2. wmmbb - November 1, 2008

I agree. I think there are fundamental issues about consumption, as well as the generation of energy. There is fundamental inequalities across the globe that need to be addressed. Then there is the management of the biosphere.

The reason I agree with you Judith, is that I think that problems cannot be solved with a technological fix, the application of scientific thinking, but in change in the way we think about things. Such a change usually takes time, which is something we don’t have.

Still we have been living in a world of global communications for more than fifty years. Although it took time to roll out, the introduction of printing had an enormous impact on Western Europe, and ultimately the world.

The cultural tools are as important as the technological tools. Cultural tools include religious teaching, but also traditional wisdom, for example, we can draw on Aboriginal Culture provided we can bring the the appropriate mental frames to understand what we are seeing and hearing.

I also agree that each of us has an individual responsibility which has to be expressed collectively.

3. Judith Ellis - November 1, 2008

There is no either/or. There are many reasons and many solutions. How we begin to change things must first come from within, beginning with acknowledgement and causes. From there solutions will best arise.

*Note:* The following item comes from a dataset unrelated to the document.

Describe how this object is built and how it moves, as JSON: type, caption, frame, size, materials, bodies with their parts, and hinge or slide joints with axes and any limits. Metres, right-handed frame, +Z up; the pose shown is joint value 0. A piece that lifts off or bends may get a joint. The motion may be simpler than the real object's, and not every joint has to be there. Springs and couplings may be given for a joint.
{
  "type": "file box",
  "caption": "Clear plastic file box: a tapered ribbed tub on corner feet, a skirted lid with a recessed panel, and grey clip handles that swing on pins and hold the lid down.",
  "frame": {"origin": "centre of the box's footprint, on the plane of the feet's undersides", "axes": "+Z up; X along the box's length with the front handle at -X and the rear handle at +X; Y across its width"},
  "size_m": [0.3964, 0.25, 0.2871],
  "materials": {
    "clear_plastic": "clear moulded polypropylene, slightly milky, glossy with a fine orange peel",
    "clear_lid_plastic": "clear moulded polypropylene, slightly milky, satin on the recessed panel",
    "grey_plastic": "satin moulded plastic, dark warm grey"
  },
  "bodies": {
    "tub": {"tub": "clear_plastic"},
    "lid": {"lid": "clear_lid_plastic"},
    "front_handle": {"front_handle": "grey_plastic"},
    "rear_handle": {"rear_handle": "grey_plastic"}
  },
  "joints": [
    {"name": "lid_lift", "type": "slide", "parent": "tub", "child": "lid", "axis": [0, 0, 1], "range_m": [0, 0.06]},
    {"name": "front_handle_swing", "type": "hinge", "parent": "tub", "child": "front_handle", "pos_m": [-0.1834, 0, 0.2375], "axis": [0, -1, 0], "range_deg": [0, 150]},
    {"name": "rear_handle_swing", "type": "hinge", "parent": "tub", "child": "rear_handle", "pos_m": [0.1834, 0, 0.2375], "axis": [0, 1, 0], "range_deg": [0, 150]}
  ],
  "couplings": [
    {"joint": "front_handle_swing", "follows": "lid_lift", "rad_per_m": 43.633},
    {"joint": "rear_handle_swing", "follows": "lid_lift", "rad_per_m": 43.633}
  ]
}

Being conscious and aware is essential. Right thinking breeds right behavior. The emission of love the gauge. There is so much yet to learn, so much yet to experience and appreciate. We collectively, over time, will get there.

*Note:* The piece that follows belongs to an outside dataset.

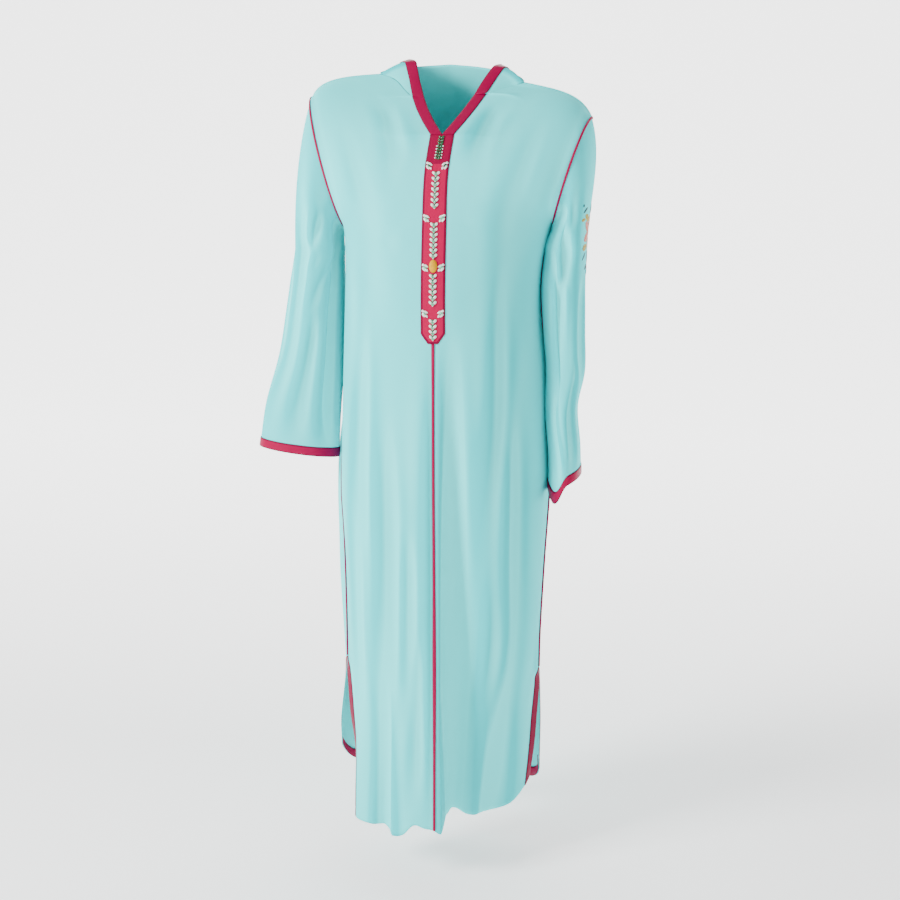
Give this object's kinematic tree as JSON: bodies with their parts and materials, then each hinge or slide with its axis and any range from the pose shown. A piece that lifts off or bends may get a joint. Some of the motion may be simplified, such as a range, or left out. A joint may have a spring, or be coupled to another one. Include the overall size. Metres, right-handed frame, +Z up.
{
  "type": "djellaba",
  "caption": "Long hooded robe of thin cloth with a banded V neck, a beaded front strip, piped seams, banded cuffs and side slits, shaped as it is worn.",
  "frame": {"origin": "on the middle line, at the height where the shoulders meet the neck", "axes": "+Z up, the front faces -Y, +X towards the wearer's left side"},
  "size_m": [0.5935, 0.2984, 1.351],
  "materials": {
    "cloth": "smooth crepe",
    "band": "satin",
    "piping": "corded satin",
    "beads": "opal white and green",
    "stone": "polished"
  },
  "bodies": {
    "root": {"front_right": "cloth", "sleeve_right": "cloth", "front_left": "cloth", "sleeve_left": "cloth", "back": "cloth", "hood": "cloth", "neck_band_right": "band", "cuff_band_right": "band", "neck_band_left": "band", "cuff_band_left": "band", "hood_band": "band", "slit_band_front_right": "band", "slit_band_front_left": "band", "slit_band_back_right": "band", "slit_band_back_left": "band", "back_hem_facing": "band", "placket": "band", "bead_row_1": "beads", "bead_row_2": "beads", "bead_row_3": "beads", "bead_row_4": "beads", "bead_row_5": "beads", "bead_sprig_right_1": "beads", "bead_sprig_left_1": "beads", "bead_sprig_right_2": "beads", "bead_sprig_left_2": "beads", "bead_sprig_right_3": "beads", "bead_sprig_left_3": "beads", "bead_sprig_right_4": "beads", "bead_sprig_left_4": "beads", "centre_stone": "stone", "armhole_piping_right": "piping", "side_piping_right": "piping", "armhole_piping_left": "piping", "side_piping_left": "piping", "centre_piping": "piping"}
  },
  "joints": []
}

While we may experience time differently based on what’s going on around us at any particular moment, time as an evolutionary process will always be.

There is a scripture that says “time will be no more.” I’ll have to delve into the meaning of this scripture more. But what can be asserted is that things are forever in flux, forever evolving.

Changes in consciousness have lasting enduring affect upon the spiritual and physical, positively or negatively. As a collective body, made of spiritual and physical components, time is our friend.

4. wmmbb - November 3, 2008

Is there another force for good, other than love, that as purposive and constructive in terms of protecting the biosphere and enhancing human life?

Gravitation and nuclear power are essentially inanimate and remorseless. Human consciousness, it seems to me, will not allow us to behave this way, to others if we are faced with the consequences.

What I would suggest, and my argument is a stretch, is that environmental degradation is a process of dehumanization and violence. However, if I were to suggest some content for this contention, I would point to the discovery of mirror neurons, that is ( and somewhat of a stretch again) compassion is fundamental to human nature reflecting a deep environmental encoding in human consciousness.

Now if this were true, where and why did our civilization and culture go wrong, and what must be done to change that basic error?

5. Judith Ellis - November 3, 2008

Gravitation and nuclear power are of natural laws. Human beings are of nature. If love was the center of gravity and the nucleus of consciousness, how might this affect our notion of science?

Yesterday I posted a piece on my Blog about the compatibility of science and religion upon reading that the great inspirational physist, Stephen Hawking, was to speak at the Vatican. In another recent post I wrote about unknowledgeable things as precedence for knowing, which is essentially the possibility of knowledge forever expanding or ignorance forever increasing as a choice. We decide the direction of things based on natural law and consciousness. Respect for natural laws and of elevated consciousness is also essential. The lack of curiosity is a dangerous thing.

While we may not have all the answers to all of our questions, openness is essential. This is what I loved about Darwin, even though many disciples have not followed in this same vein. The same can be said of many great leaders and movements. For me, the message of love that Christ lived, the elevation of consciousness above the seemingly apparent, is fundamentally true beyond what human minds may be able to comprehend at any given time.

There is no greater force than love. Civilization and culture go wrong simply by our choices. But there is hope. Love has both creative and transformative properties. I believe.